Exercise goal => Look through the records below, and copy out every line that holds the string "this".

Rows from an object dataset =>
....

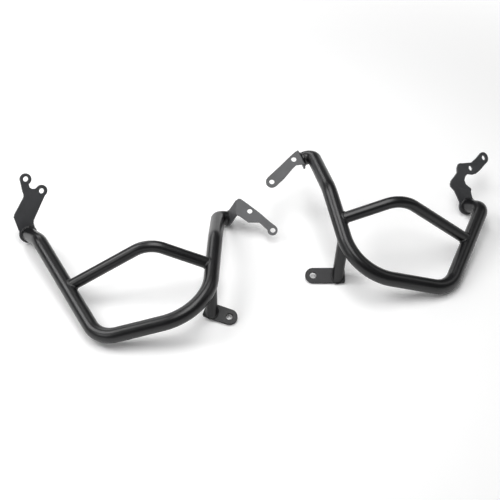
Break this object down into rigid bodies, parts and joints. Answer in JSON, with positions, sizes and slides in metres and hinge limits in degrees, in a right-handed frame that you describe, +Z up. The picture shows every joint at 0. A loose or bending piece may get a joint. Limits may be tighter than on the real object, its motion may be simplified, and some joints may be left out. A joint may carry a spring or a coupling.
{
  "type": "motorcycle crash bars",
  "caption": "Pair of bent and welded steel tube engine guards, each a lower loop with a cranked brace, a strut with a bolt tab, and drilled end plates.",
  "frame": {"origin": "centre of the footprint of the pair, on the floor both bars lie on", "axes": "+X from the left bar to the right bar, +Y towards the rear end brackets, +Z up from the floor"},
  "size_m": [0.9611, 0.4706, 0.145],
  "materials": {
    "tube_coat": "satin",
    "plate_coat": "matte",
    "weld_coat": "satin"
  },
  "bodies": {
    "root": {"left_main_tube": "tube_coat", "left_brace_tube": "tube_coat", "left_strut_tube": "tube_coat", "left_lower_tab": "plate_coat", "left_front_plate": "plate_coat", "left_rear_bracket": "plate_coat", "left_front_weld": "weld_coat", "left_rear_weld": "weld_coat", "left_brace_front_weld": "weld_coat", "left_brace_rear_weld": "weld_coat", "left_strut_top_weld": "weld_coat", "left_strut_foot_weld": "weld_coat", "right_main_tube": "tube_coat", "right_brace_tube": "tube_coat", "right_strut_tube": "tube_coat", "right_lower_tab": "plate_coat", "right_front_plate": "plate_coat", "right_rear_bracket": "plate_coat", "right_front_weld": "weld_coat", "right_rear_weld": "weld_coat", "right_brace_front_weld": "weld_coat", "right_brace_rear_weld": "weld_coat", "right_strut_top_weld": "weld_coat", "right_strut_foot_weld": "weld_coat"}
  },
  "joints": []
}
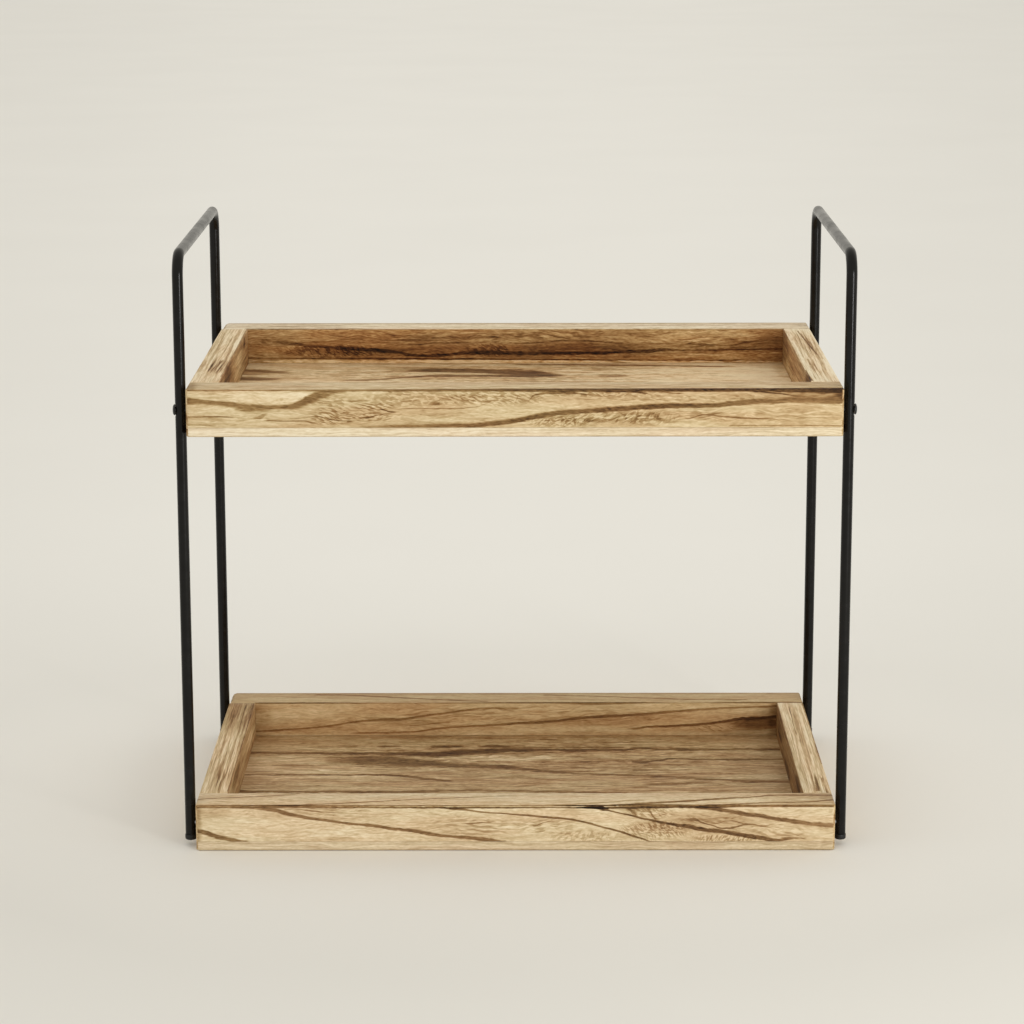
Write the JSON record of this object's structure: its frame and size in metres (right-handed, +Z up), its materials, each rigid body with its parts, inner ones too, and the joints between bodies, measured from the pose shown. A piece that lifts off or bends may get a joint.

....

Reply =>
Break this object down into rigid bodies, parts and joints. Answer in JSON, with positions, sizes and slides in metres and hinge limits in degrees, in a right-handed frame that you describe, +Z up. The picture shows every joint at 0. A loose or bending piece may get a joint. Limits may be tighter than on the real object, its motion may be simplified, and some joints may be left out. A joint may carry a spring or a coupling.
Write the JSON record of this object's structure: its frame and size in metres (right-handed, +Z up), its materials, each rigid body with its parts, inner ones too, and the joints between bodies, measured from the pose shown. A piece that lifts off or bends may get a joint.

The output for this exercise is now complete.